Tuesday, March 10, 2009

Introducing word roots in English discussion classes

Introducing word roots in English discussion classes
Kevin Demme
Canadian Content 18(3), 7-9 (2008)

1. Coupled with subsequent borrowings and newly created scientific terms, Hook (1975) estimated that over three fifths of Modern English vocabulary has its roots in Latin, Greek, or other Romance languages (p.293)

2. These roots are especially prevalent in words in academia.

3. In the University Word List, Corson (1997) noted that 144 of the list's 150 most common words had Latin or Greek roots (p.677)

Introduction of Latin roots introduced in the Harry Potter series. Nilsen and Nilsen (2006) felt that becoming familiar with these word roots enhanced the students' confidence and aided in their vocabulary retention (p.129)

5a. Adams and Henry (1997) felt that with "approximately 25 prefixes, 40 suffixes, 50 Latin roots, and 50 Greek roots creating many thousands of words, teaching these forms to all children makes excellent sense" (p.432).

5b. They noted that these morphemes were especially useful for American high school students preparing for university exams (Adams and Henry, 1997, p.431).

5c. By extension, the knowledge of Latin and Greek roots may be useful for ESL students planning to take the TOEIC or TOEFL tests.

6. A particularly useful characteristic of Latin and Greek morphemes is that their meanings remain constant regardless of the affix they are connected with (Adams and Henry, 1997, p.431).

7. Brown (1947) related "that 12 Latin and 2 Greek roots in combination with 20 of the most frequently used prefixe would generate an estimated 100,000 words" (as cited in Adams and Henry, 1997, p.431)

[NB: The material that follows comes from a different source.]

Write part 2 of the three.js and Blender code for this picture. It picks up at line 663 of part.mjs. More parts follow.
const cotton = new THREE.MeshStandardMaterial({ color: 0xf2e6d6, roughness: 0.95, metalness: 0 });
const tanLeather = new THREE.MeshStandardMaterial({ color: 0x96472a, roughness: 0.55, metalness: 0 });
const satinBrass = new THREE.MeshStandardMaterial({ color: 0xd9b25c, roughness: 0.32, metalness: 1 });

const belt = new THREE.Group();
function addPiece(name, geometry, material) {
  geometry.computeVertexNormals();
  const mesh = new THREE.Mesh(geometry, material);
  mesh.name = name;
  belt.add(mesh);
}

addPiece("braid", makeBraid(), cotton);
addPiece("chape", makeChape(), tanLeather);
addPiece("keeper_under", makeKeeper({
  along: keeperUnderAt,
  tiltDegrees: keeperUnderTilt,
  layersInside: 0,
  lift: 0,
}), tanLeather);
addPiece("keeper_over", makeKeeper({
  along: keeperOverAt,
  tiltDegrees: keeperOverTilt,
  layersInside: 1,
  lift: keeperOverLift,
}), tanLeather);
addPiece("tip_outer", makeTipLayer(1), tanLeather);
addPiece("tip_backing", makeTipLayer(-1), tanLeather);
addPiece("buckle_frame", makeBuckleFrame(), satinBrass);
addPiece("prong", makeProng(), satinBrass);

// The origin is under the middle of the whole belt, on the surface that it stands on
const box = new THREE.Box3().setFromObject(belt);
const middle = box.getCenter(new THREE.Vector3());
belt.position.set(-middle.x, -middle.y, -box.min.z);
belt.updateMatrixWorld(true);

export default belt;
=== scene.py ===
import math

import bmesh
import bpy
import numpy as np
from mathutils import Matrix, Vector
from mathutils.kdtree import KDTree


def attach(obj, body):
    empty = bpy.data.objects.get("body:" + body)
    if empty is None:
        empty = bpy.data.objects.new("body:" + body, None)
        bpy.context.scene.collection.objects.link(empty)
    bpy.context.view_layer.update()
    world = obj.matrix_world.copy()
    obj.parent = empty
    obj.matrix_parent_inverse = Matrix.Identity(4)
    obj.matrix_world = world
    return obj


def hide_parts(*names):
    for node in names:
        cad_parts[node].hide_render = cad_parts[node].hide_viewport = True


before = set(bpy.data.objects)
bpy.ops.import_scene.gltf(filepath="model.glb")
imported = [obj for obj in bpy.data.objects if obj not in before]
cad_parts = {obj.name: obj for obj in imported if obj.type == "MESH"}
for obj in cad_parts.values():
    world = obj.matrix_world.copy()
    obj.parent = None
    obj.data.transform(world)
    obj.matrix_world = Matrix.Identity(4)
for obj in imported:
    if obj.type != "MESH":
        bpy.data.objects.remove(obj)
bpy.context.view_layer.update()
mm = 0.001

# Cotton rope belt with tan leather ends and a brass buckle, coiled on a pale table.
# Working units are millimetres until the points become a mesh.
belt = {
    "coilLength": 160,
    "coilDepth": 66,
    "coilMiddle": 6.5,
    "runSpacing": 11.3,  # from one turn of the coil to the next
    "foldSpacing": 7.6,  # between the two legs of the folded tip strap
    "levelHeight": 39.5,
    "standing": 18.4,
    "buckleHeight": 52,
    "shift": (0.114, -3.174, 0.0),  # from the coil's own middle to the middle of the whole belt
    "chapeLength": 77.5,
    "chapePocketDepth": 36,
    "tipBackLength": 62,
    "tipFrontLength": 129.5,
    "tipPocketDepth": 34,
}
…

8. Nilsen and Nilsen (2006) noted that the roots and words the students learn "provide them with mental hooks on which to hang...new words" (p.129)

Past research:
1. In the 1970s and 80s in the US, Latin classes were introduced into some underperforming city schools. It was found that students who took a year of Latin "performed five months to a year ahead of control groups in reading comprehension and vocabulary" (Eskenazi, 2000, p.61)

2. Kail (2008), whose American high school implemented weekly instruction in Latin and Greek roots, found that her students acquired "an increased vocabulary, better reading comprehension, and a better command of word choice in their writing" (p.67)

1. In the Birmingham Corpus, a word list designed by Britain's University of Birmingham and Collins Publishers to teach ESL for everyday use, only 2 of the top 150 words were derived from Latin and Greek roots (Corson, 1997, p.677). Therefore, these morphemes may be more useful for intermediate or advanced learners.

2. It is often hard to find roots or morphemes that neatly fit all situations.

3. The original meanings of words often change over time (e.g., dec-: decide, decade, decimate, December)

4. Often times even having a knowledge of word roots can only give a suggestion, or at best, a general idea about what a word might mean.

5. Becoming adept at recognizing word roots can take time, effort, and frequent exposure

6. Many Latin and Greek roots in English vocabulary are not transparent, and are difficult for even native speakers to distinguish (Corson, 1997, p.696)

7. It takes conscious effort to recognize word roots, and that identification of them was never automatic (Adams, 1990, as cited in Adams and Henry, 1997, p.430)

Suggested class activities:
1. discuss common roots in names of class subjects > show how these roots can be combined and used in other words > discussion activity (unrelated)

2. word roots in numbers > samples of words formed with these roots

3. definitions game = write word on board > students write definition > cards shuffled > groups choose correct answer

4. 'Dictionary Bluff' = groups create false choices > other groups choose correct answer from choices

5. students given pictures > talk about picture > predict what is happening and what will happen next

1. In doing research, it is sometimes inevitable to have control and treatment groups. However, the age long question remains: Is it unethical to give preferential treatment to the treatment group? Additionally, it is only natural for the treatment group to perform better because they are receiving something extra on top of similar instruction.

Possible Research Opportunities:
1. treatment and control group in TOEIC class; teach one class Latin and Greek word roots and something else with the other?